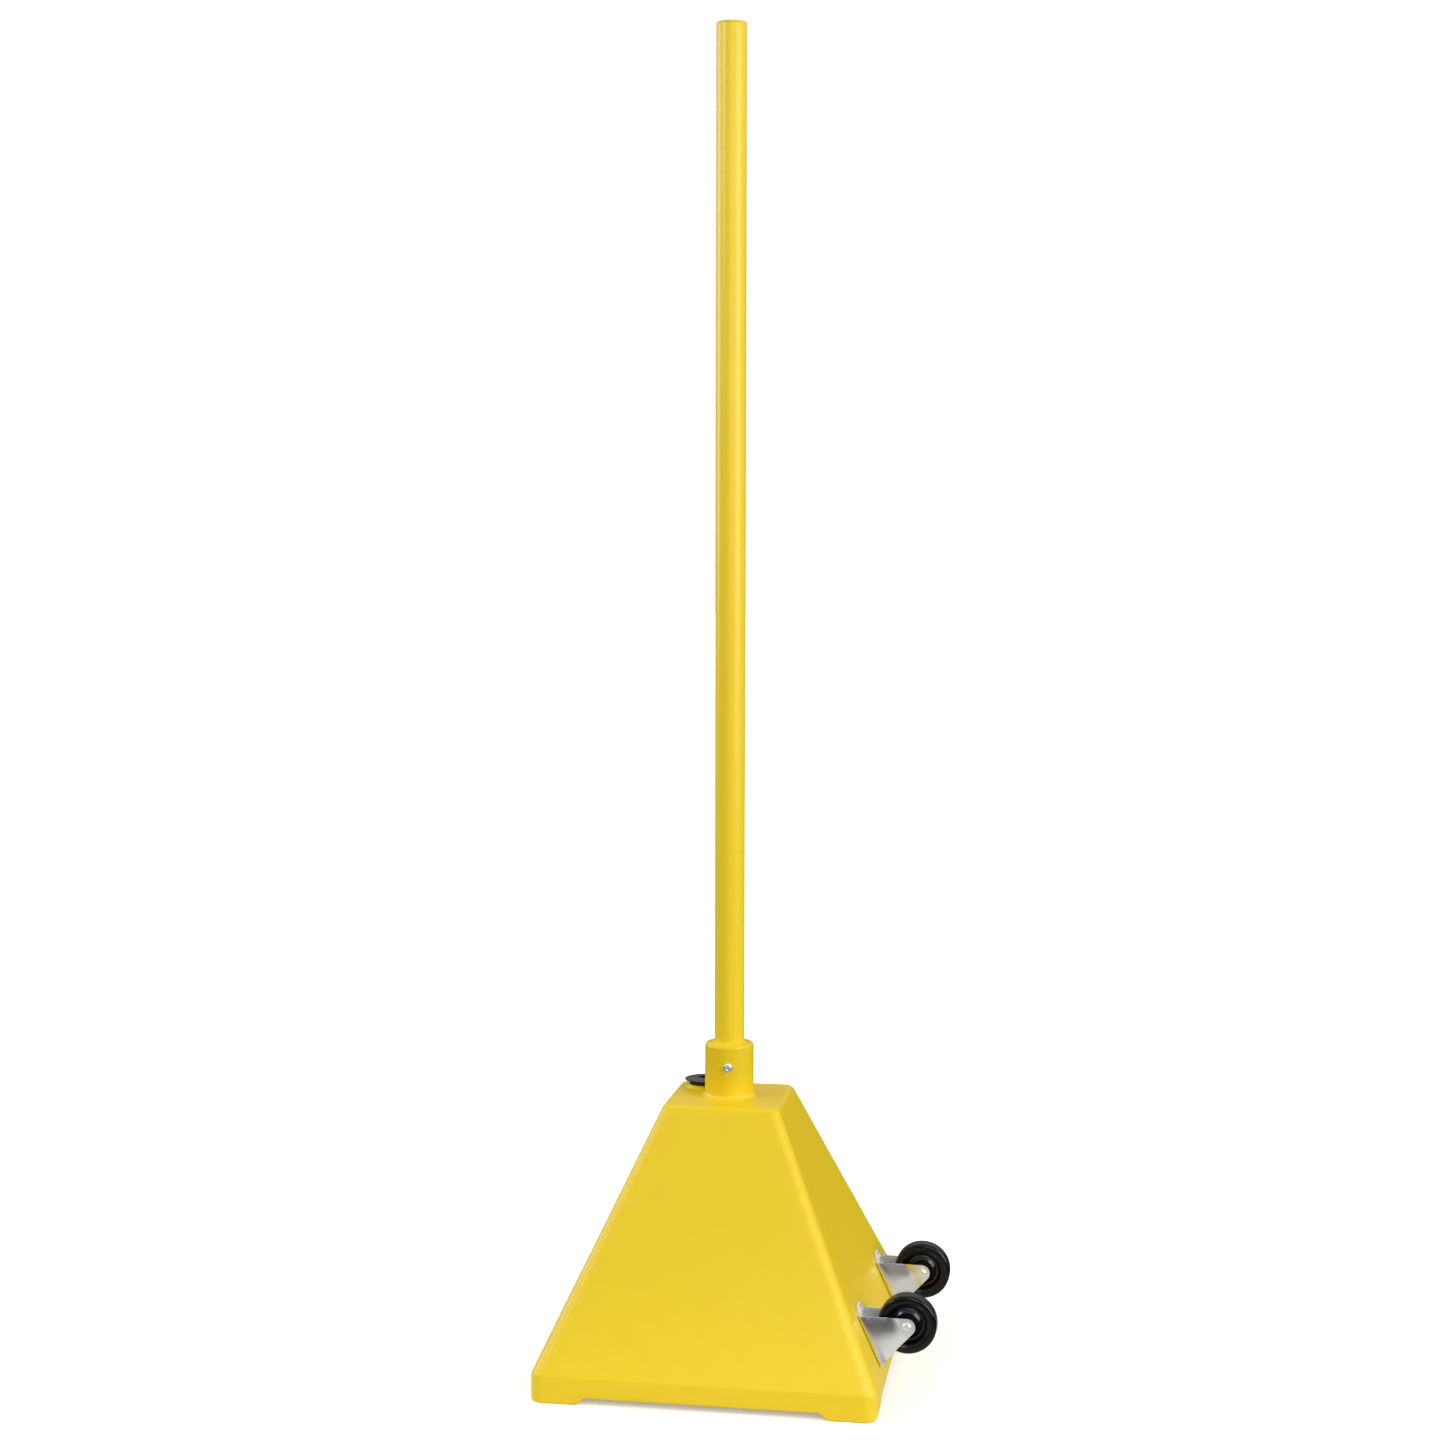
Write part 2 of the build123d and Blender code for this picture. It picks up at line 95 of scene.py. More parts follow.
SOCKET_R = 0.0214
SOCKET_FLOOR = 0.049
BOSS_R = 0.0270
BOSS_TOP_R = 0.0216
BOSS_H = 0.0044
BOSS_HOLE_R = 0.0185
LOCK_TURN = math.radians(-84.5)
LOCK_SEAT = 0.0339
LOCK_FLANGE_R = 0.007
LOCK_FLANGE_T = 0.0013
LOCK_HEX_AF = 0.0095
LOCK_HEX_H = 0.0046
LOCK_DIMPLE_R = 0.0026
LOCK_DIMPLE_DEPTH = 0.0010
LOCK_SHANK_R = 0.00275
LOCK_LENGTH = 0.024
LOCK_PITCH = 0.0018

# ---- filler ----
FILL_AT = (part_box("fill_cap")[0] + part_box("fill_cap")[1]) / 2
NECK_LOW, NECK_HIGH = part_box("fill_neck")
CAP_LOW, CAP_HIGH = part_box("fill_cap")
NECK_RIM_R = 0.0207
NECK_RIM_H = 0.0036
NECK_BORE_R = 0.0157
NECK_BARREL_R = 0.0184
CAP_PLUG_R = 0.0156
CAP_PLUG_BORE = 0.0132
CAP_SEAT_R = 0.0204
CAP_EDGE_RISE = 0.0015
CAP_EDGE_T = 0.0012
CAP_DISC_R = 0.0274
CAP_NOTCHES = 18
CAP_NOTCH_R = 0.0011
GASKET_T = 0.001
CAP_SOCKET_HALF = 0.00635
SOCKET_FLAG = 0.0071
CAP_SOCKET_DEPTH = 0.0024
CAP_ROOF = 0.003
THREAD_PITCH = 0.004
THREAD_H = 0.0006
THREAD_ROW = 0.0005

# ---- post ----
POST_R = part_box("post_tube")[1].x
POST_WALL = 0.002
CAP_HEAD_T = 0.003
SPIGOT_GAP = 0.0008
SPIGOT_WALL = 0.002
RIB_COUNT = 4
RIB_FIRST = 0.004
RIB_STEP = 0.005
RIB_T = 0.0016

# ---- casters ----
SLOPE = math.atan2(TANK_HALF - TOP_HALF, TOP_Z - SKIRT_H)
FACE_OUT = Vector((math.cos(SLOPE), 0, math.sin(SLOPE)))
FACE_UP = Vector((-math.sin(SLOPE), 0, math.cos(SLOPE)))
ACROSS = Vector((0, 1, 0))
AXLE_H = 0.0555
SHEET = 0.0025
FORK_ROOT_HALF = 0.025
FORK_TIP_HALF = 0.0205
FORK_TAPER_H = 0.042
FORK_BEND_R = 0.0055
LEG_BOSS_R = 0.012
LEG_LOWER = -0.0365
LEG_UPPER = LEG_BOSS_R / math.cos(SLOPE) + AXLE_H * math.tan(SLOPE)
TAB_UPPER = 0.0505
TAB_LOWER = -0.042
TAB_HALF = 0.0175
TAB_CORNER_R = 0.012
LEG_BOW = 0.0020
BOW_STARTS = (0.004, 0.014)
BOW_ENDS = (0.034, 0.050)
SHEET_EDGE_R = 0.00045
TYRE_R = 0.0405
TYRE_HALF = 0.0125
TYRE_BORE_R = 0.028
TYRE_SHOULDER_R = 0.0045
TYRE_LIP = 0.0036
TYRE_LIP_R = 0.0040
TYRE_CROWN = 0.0003
TYRE_CROWN_R = 0.06
RIM_HALF = 0.0105
RIM_INNER_R = 0.0234
WASHER_T = 0.0014
HUB_R = 0.0115
HUB_HALF = 0.0165
HUB_BORE_R = 0.00605
WEB_HALF = 0.004
BOLT_UPPER = 0.0395
BOLT_LOWER = -0.0295
BOLT_AF = 0.010
BOLT_HEAD_H = 0.0042
BOLT_DIMPLE_R = 0.0022
BOLT_DIMPLE_DEPTH = 0.0004
BOLT_SHANK_R = 0.003
BOLT_LENGTH = 0.016
BOLT_PITCH = 0.001
CASTERS = ("front", "rear")

# ---- how finely round shapes are divided ----
POST_SEGMENTS = 128
WHEEL_SEGMENTS = 144
NECK_SEGMENTS = 144
CAP_SEGMENTS = 360
SCREW_SEGMENTS = 96
SHANK_SEGMENTS = 48
PAD_SEGMENTS = 96
FORK_COLUMNS = 28


# ---------------------------------------------------------------- mesh helpers

WELD = 0.000002
ON_AXIS = 1e-7
STRAIGHT_DEG = 89.5
ARC_SHARE = 0.499


def make_object(name, verts, faces, sharp_deg=32):
    mesh = bpy.data.meshes.new(name)
    mesh.from_pydata([tuple(v) for v in verts], [], faces)
    mesh.validate()
    shell = bmesh.new()
    shell.from_mesh(mesh)
    bmesh.ops.remove_doubles(shell, verts=shell.verts, dist=WELD)
    bmesh.ops.recalc_face_normals(shell, faces=shell.faces)
    shell.to_mesh(mesh)
    shell.free()
    mesh.polygons.foreach_set("use_smooth", [True] * len(mesh.polygons))
    mesh.set_sharp_from_angle(angle=math.radians(sharp_deg))
    obj = bpy.data.objects.new(name, mesh)
    bpy.context.collection.objects.link(obj)
    return obj


def join_shells(*shells):
    """One list of vertices and faces from several."""
    verts, faces = [], []
    for more_verts, more_faces in shells:
        start = len(verts)
        verts += more_verts
        faces += [[start + i for i in face] for face in more_faces]
    return verts, faces


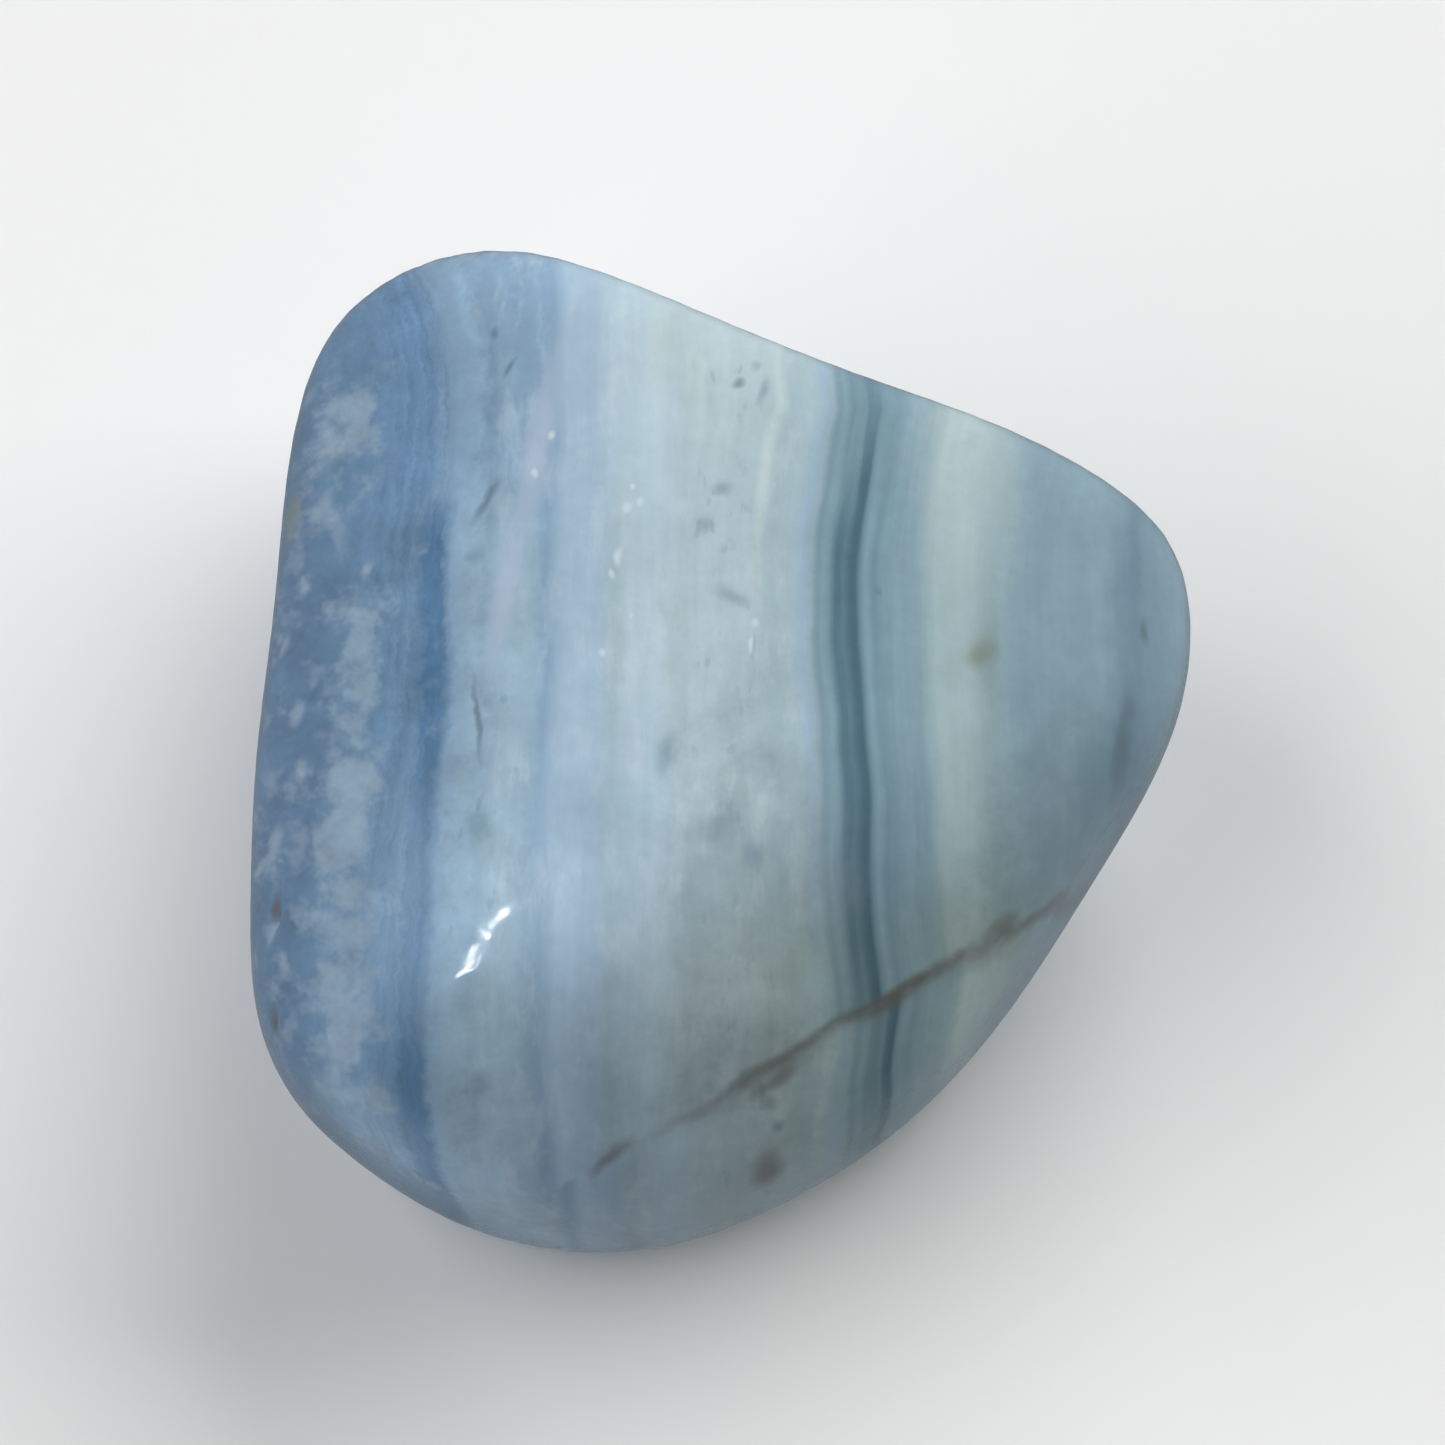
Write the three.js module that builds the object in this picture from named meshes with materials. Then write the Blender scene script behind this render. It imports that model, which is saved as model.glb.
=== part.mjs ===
// A tumbled and polished blue lace agate: one pebble of banded chalcedony.
// Units are millimetres and +Z is up. The stone lies on its flat worn face at z = 0, with the
// middle of its outline over x = 0, y = 0. Its longest way runs along Y.
import * as THREE from 'three';
import { mergeVertices } from 'three/addons/utils/BufferGeometryUtils.js';

// The stone was a broken block before tumbling wore it round. Each face here is one flat side
// of that block: azimuth turns from +X towards +Y, elevation rises from level towards +Z, both
// in degrees, and distance is how far the side lies from the stone's core, in millimetres.
const SIDE_FACES = [
  { name: 'left side', azimuth: 178, elevation: 0, distance: 13.6 },
  { name: 'back left corner', azimuth: 148, elevation: 0, distance: 22.0 },
  { name: 'back left shoulder', azimuth: 105, elevation: 8, distance: 19.4 },
  { name: 'long back side', azimuth: 66, elevation: 16, distance: 13.1 },
  { name: 'nose, back', azimuth: 30, elevation: 6, distance: 18.45 },
  { name: 'nose, front', azimuth: 0, elevation: 0, distance: 15.35 },
  { name: 'front right side', azimuth: -36, elevation: -5, distance: 11.65 },
  { name: 'front side, right', azimuth: -62, elevation: -10, distance: 13.0 },
  { name: 'front side, middle', azimuth: -95, elevation: -12, distance: 14.7 },
  { name: 'front side, left', azimuth: -126, elevation: -8, distance: 15.7 },
  { name: 'front left corner', azimuth: -160, elevation: 0, distance: 16.0 },
];
const UPPER_FACES = [
  { name: 'broad top', azimuth: 90, elevation: 86, distance: 9.2 },
  { name: 'left slope', azimuth: 172, elevation: 45, distance: 11.1 },
  { name: 'front slope', azimuth: -78, elevation: 36, distance: 13.3 },
  { name: 'front right slope', azimuth: -45, elevation: 52, distance: 12.0 },
  { name: 'right slope', azimuth: 5, elevation: 58, distance: 12.9 },
];
const LOWER_FACES = [
  { name: 'underside', azimuth: 0, elevation: -90, distance: 8.05 },
  { name: 'lower left', azimuth: 180, elevation: -45, distance: 12.5 },
  { name: 'lower back left', azimuth: 125, elevation: -42, distance: 17.0 },
  { name: 'lower back', azimuth: 60, elevation: -42, distance: 13.5 },
  { name: 'lower nose', azimuth: 10, elevation: -42, distance: 13.5 },
  { name: 'lower front right', azimuth: -60, elevation: -45, distance: 13.2 },
  { name: 'lower front left', azimuth: -120, elevation: -45, distance: 16.6 },
];
const FACES = [...SIDE_FACES, ...UPPER_FACES, ...LOWER_FACES];

// Height of the core over the surface that the stone lies on.
const CORE_HEIGHT = 8.0;

// How crisp the edges between the faces stayed. Large values leave a sharp block, and 2 would
// wear it down to a ball.
const EDGE_SHARPNESS = 15;

// Tumbling leaves faces that are very slightly wavy instead of dead flat. Each wave runs along
// its own direction, and length is the distance from crest to crest.
const WAVE_HEIGHT = 0.05;
const WAVES = [
  { azimuth: 25, elevation: 20, length: 13 },
  { azimuth: 100, elevation: -15, length: 10.5 },
  { azimuth: 150, elevation: 55, length: 9 },
];

// The surface starts as an icosahedron whose every edge is split into this many pieces.
const EDGE_SPLITS = 15;

const STONE_COLOR = 0x9fb6c9;
const STONE_ROUGHNESS = 0.12;

function unitVector({ azimuth, elevation }) {
  const turn = THREE.MathUtils.degToRad(azimuth);
  const rise = THREE.MathUtils.degToRad(elevation);
  return new THREE.Vector3(
    Math.cos(rise) * Math.cos(turn),
    Math.cos(rise) * Math.sin(turn),
    Math.sin(rise),
  );
}

const faceNormals = FACES.map(unitVector);
const waveDirections = WAVES.map(unitVector);

// Distance from the core to the rounded block along a direction. Each face that the direction
// meets takes its share, and the nearest face has nearly all of it away from the edges.
function blockRadius(direction) {
  let sum = 0;
  FACES.forEach((face, i) => {
    const facing = Math.max(0, faceNormals[i].dot(direction));
    sum += (facing / face.distance) ** EDGE_SHARPNESS;
  });
  return sum ** (-1 / EDGE_SHARPNESS);
}

function waveOffset(point) {
  let offset = 0;
  WAVES.forEach((wave, i) => {
    const phase = (2 * Math.PI * point.dot(waveDirections[i])) / wave.length;
    offset += WAVE_HEIGHT * Math.sin(phase);
  });
  return offset;
}

// Point of the stone's surface along a direction from the core. The underside stops at the
// plane that the stone lies on, so it has a truly flat face there.
function surfacePoint(direction) {
  const blockPoint = direction.clone().multiplyScalar(blockRadius(direction));
  const wornRadius = blockPoint.length() + waveOffset(blockPoint);
  const planeRadius = direction.z < 0 ? CORE_HEIGHT / -direction.z : Infinity;
  return direction.clone().multiplyScalar(Math.min(wornRadius, planeRadius));
}

function stoneGeometry() {
  const ball = new THREE.IcosahedronGeometry(1, EDGE_SPLITS - 1);
  ball.deleteAttribute('normal');
  ball.deleteAttribute('uv');
  const geometry = mergeVertices(ball);
  const positions = geometry.getAttribute('position');
  const direction = new THREE.Vector3();
  for (let i = 0; i < positions.count; i += 1) {
    direction.fromBufferAttribute(positions, i).normalize();
    const point = surfacePoint(direction);
    positions.setXYZ(i, point.x, point.y, point.z + CORE_HEIGHT);
  }
  geometry.computeBoundingBox();
  const middle = geometry.boundingBox.getCenter(new THREE.Vector3());
  geometry.translate(-middle.x, -middle.y, 0);
  geometry.computeVertexNormals();
  return geometry;
}

function agateStone() {
  const material = new THREE.MeshStandardMaterial({
    color: STONE_COLOR,
    roughness: STONE_ROUGHNESS,
    metalness: 0,
  });
  const stone = new THREE.Mesh(stoneGeometry(), material);
  stone.name = 'agate_stone';
  return stone;
}

const blueLaceAgate = new THREE.Group();
blueLaceAgate.name = 'blue_lace_agate';
blueLaceAgate.add(agateStone());

export default blueLaceAgate;
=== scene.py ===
"""A tumbled and polished blue lace agate on a pale floor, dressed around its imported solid."""
import math

import bmesh
import bpy
import numpy as np
from mathutils import Matrix, Vector


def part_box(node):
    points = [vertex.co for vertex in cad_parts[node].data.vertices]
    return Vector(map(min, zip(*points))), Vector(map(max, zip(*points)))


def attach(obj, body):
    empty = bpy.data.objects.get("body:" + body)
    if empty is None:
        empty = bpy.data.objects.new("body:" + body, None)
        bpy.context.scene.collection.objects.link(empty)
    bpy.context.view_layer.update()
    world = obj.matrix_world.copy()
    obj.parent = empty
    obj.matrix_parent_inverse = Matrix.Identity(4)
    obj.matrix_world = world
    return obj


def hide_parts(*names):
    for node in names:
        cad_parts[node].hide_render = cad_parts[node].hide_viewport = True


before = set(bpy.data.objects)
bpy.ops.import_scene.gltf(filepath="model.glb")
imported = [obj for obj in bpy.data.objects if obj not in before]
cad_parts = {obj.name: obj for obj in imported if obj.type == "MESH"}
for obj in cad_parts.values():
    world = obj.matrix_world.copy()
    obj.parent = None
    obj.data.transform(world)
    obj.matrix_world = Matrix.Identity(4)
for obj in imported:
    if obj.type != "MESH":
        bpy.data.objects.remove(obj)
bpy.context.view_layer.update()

STONE_NODE = "agate_stone"
STONE_PIECE = "polished_stone"
STONE_SLOT = "banded_chalcedony"
MM = 0.001

stone_low, stone_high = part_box(STONE_NODE)
stone_middle = (stone_low + stone_high) / 2

# The camera stands in front of the stone and looks steeply down on it.
CAMERA_AZIMUTH = -90.0
CAMERA_ELEVATION = 64.0
CAMERA_DISTANCE = 140 * MM
FRAME_WIDTH_AT_STONE = 44.3 * MM
SENSOR_WIDTH_MM = 36.0
CLIP_START = 5 * MM
CLIP_END = 10000 * MM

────

▶ [Task statement] Of the lines above, retype only those from the line containing "for node in" through the line containing "obj.data.transform(world)", including both, exactly.

▶ [Result for this task]
    for node in names:
        cad_parts[node].hide_render = cad_parts[node].hide_viewport = True


before = set(bpy.data.objects)
bpy.ops.import_scene.gltf(filepath="model.glb")
imported = [obj for obj in bpy.data.objects if obj not in before]
cad_parts = {obj.name: obj for obj in imported if obj.type == "MESH"}
for obj in cad_parts.values():
    world = obj.matrix_world.copy()
    obj.parent = None
    obj.data.transform(world)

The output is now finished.